Leaders of the Republican-controlled Congress appear to be following Rubio’s lead and seeking ways to block Obama’s new policy, according to the Post’s Paul Kane and Ed O’Keefe. Key possibilities include cutting funding for new diplomatic operations and denying confirmation to an ambassador to Cuba. At minimum, Congress could ensure the ban on most imports and exports between countries remains in place.

The GOP aside, majorities in nearly every other major demographic group in the survey support establishing diplomatic ties with Cuba, along with scuttling travel and trade bans. Independents support renewed diplomatic ties by a 63-32 margin, with 67 percent supporting lifting the embargo and 72 percent backing travel between countries. More than three quarters of Democrats support all three proposals tested in the poll.

Hispanics are among the most supportive of re-starting diplomatic relations with Cuba; 75 percent support doing so, while 20 percent are opposed. The survey did not include a large enough sample of Hispanics or detailed questions to examine attitudes of Cuban Americans.

A separate survey of Americans with Cuban heritage conducted by Bendixen & Amandi International found the group closely divided on Obama’s decision. Forty-four percent agreed with “Obama’s announcement to begin normalizing relations with Cuba,” while 48 percent disagreed. The survey , sponsored by El Nuevo Herald, the Miami Herald and the Tampa Bay Times, found a clear generational split, with 64 percent of U.S.-born Cubans supporting Obama’s policy while 53 percent of Cuban immigrants opposed it.

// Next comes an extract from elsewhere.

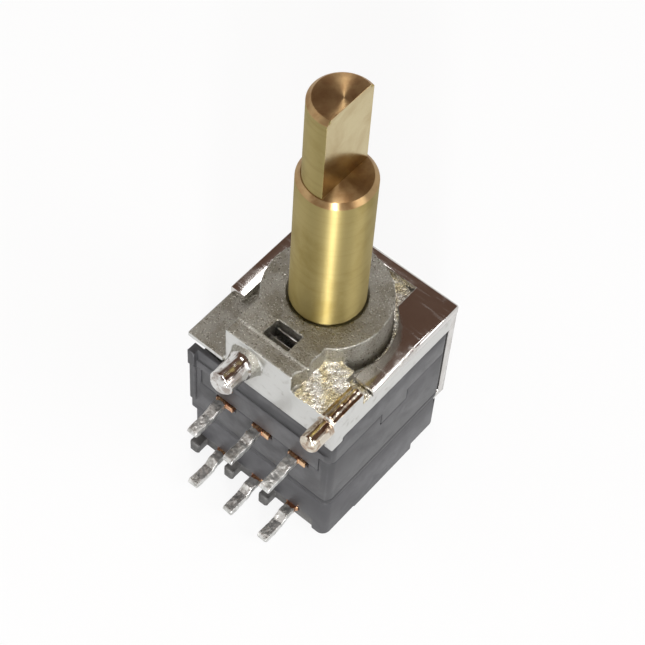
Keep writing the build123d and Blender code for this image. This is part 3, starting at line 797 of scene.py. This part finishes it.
# ------------------------------------------------------------------ floor, light and camera
def floor_material():
    """Pale paper that shows as white, and keeps a faint shadow."""
    material = bpy.data.materials.new("pale_floor")
    material.use_nodes = True
    tree = material.node_tree
    tree.nodes.clear()
    paper = put(tree, "BsdfDiffuse", Color=(0.82, 0.82, 0.82, 1))
    glow = put(tree, "Emission", Color=(1, 1, 1, 1), Strength=1.0)
    path = put(tree, "LightPath")
    seen = arithmetic(tree, "MAXIMUM", path.outputs["Is Camera Ray"], path.outputs["Is Glossy Ray"])
    seen = arithmetic(tree, "MAXIMUM", seen, path.outputs["Is Transmission Ray"])
    mix = put(tree, "MixShader")
    join(tree, arithmetic(tree, "MULTIPLY", seen, 0.86), mix.inputs[0])
    join(tree, paper.outputs[0], mix.inputs[1])
    join(tree, glow.outputs[0], mix.inputs[2])
    out = put(tree, "OutputMaterial")
    join(tree, mix.outputs[0], out.inputs["Surface"])
    return material


def floor():
    shape = bmesh.new()
    bmesh.ops.create_grid(shape, x_segments=8, y_segments=8, size=2.0)
    mesh = bpy.data.meshes.new("floor")
    shape.to_mesh(mesh)
    shape.free()
    sheet = bpy.data.objects.new("floor", mesh)
    bpy.context.scene.collection.objects.link(sheet)
    sheet.location.z = cad_low.z - 0.00002
    mesh.materials.append(floor_material())


def toward(azimuth, elevation):
    """Unit vector from the switch; azimuth 0 is -Y and 90 is +X."""
    a, e = math.radians(azimuth), math.radians(elevation)
    return Vector((math.sin(a) * math.cos(e), -math.cos(a) * math.cos(e), math.sin(e)))


def softbox(name, azimuth, elevation, distance, width, height, power, colour=(1, 1, 1)):
    lamp = bpy.data.lights.new(name, "AREA")
    lamp.shape, lamp.size, lamp.size_y = "RECTANGLE", width, height
    lamp.energy, lamp.color = power, colour
    holder = bpy.data.objects.new(name, lamp)
    bpy.context.scene.collection.objects.link(holder)
    centre = (cad_low + cad_high) / 2
    way = toward(azimuth, elevation)
    holder.location = centre + way * distance
    holder.rotation_mode = "QUATERNION"
    holder.rotation_quaternion = (-way).to_track_quat("-Z", "Y")


def room():
    """A pale room with a brown ceiling."""
    world = bpy.data.worlds.new("room")
    bpy.context.scene.world = world
    world.use_nodes = True
    tree = world.node_tree
    tree.nodes.clear()
    place = put(tree, "TexCoord")
    parts = put(tree, "SeparateXYZ")
    join(tree, place.outputs["Generated"], parts.inputs[0])
    mix = put(tree, "Mix", {"data_type": "RGBA"})
    mix.inputs[6].default_value = (0.95, 0.95, 0.95, 1)
    mix.inputs[7].default_value = (0.135, 0.078, 0.055, 1)
    join(tree, spread(tree, parts.outputs[2], 0.38, 0.66), mix.inputs[0])
    back = put(tree, "Background", Strength=1.0)
    join(tree, mix.outputs[2], back.inputs["Color"])
    out = put(tree, "OutputWorld")
    join(tree, back.outputs[0], out.inputs["Surface"])


def camera():
    """Looks down from the front right, slightly turned about its own axis."""
    azimuth, elevation, roll, distance = 36.338, 55.997, math.radians(4.604), 98.753
    offset_x, offset_y, lens = 0.2666, 1.5187, 109.13
    back = toward(azimuth, elevation)
    level = Vector((math.cos(math.radians(azimuth)), math.sin(math.radians(azimuth)), 0))
    upward = back.cross(level)
    right = math.cos(roll) * level + math.sin(roll) * upward
    above = math.cos(roll) * upward - math.sin(roll) * level
    data = bpy.data.cameras.new("camera")
    data.lens, data.sensor_width = lens, 36.0
    data.clip_start, data.clip_end = 0.002, 10.0
    holder = bpy.data.objects.new("camera", data)
    bpy.context.scene.collection.objects.link(holder)
    aim = Vector((0, 0, mounts["boss_face"]["pos_m"][2] * 1000))
    place = aim + distance * back - offset_x * right - offset_y * above
    turn = Matrix((right, above, back)).transposed()
    holder.matrix_world = Matrix.Translation(place * MM) @ turn.to_4x4()
    bpy.context.scene.camera = holder


floor()
room()
softbox("key", 34, 48, 0.34, 0.05, 0.30, 0.55)
softbox("ceiling_lamp", 214, 78, 0.40, 0.10, 0.10, 0.25)
softbox("low_front", 38, 14, 0.34, 0.03, 0.09, 0.75)
softbox("side", 100, 35, 0.36, 0.16, 0.22, 0.35)
softbox("fill", -50, 40, 0.40, 0.22, 0.22, 0.12)
camera()
bpy.context.scene.view_settings.view_transform = "Standard"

The Post-ABC poll was conducted Dec. 17 to 21 among a random national sample of 1,011 adults reached on both conventional and cellular phones. Results from the full survey have a margin of sampling error of plus or minus 3.5 percentage points.

The Bendixen & Amadni poll of was conducted Dec. 17-18 among a random national sample of 400 Cuban-American adults reached on conventional and cellular phones. The sample was drawn by oversampling areas where the Census indicates Cubans make up a larger share of the population. Overall results have a margin of sampling error of 4.9 percentage points.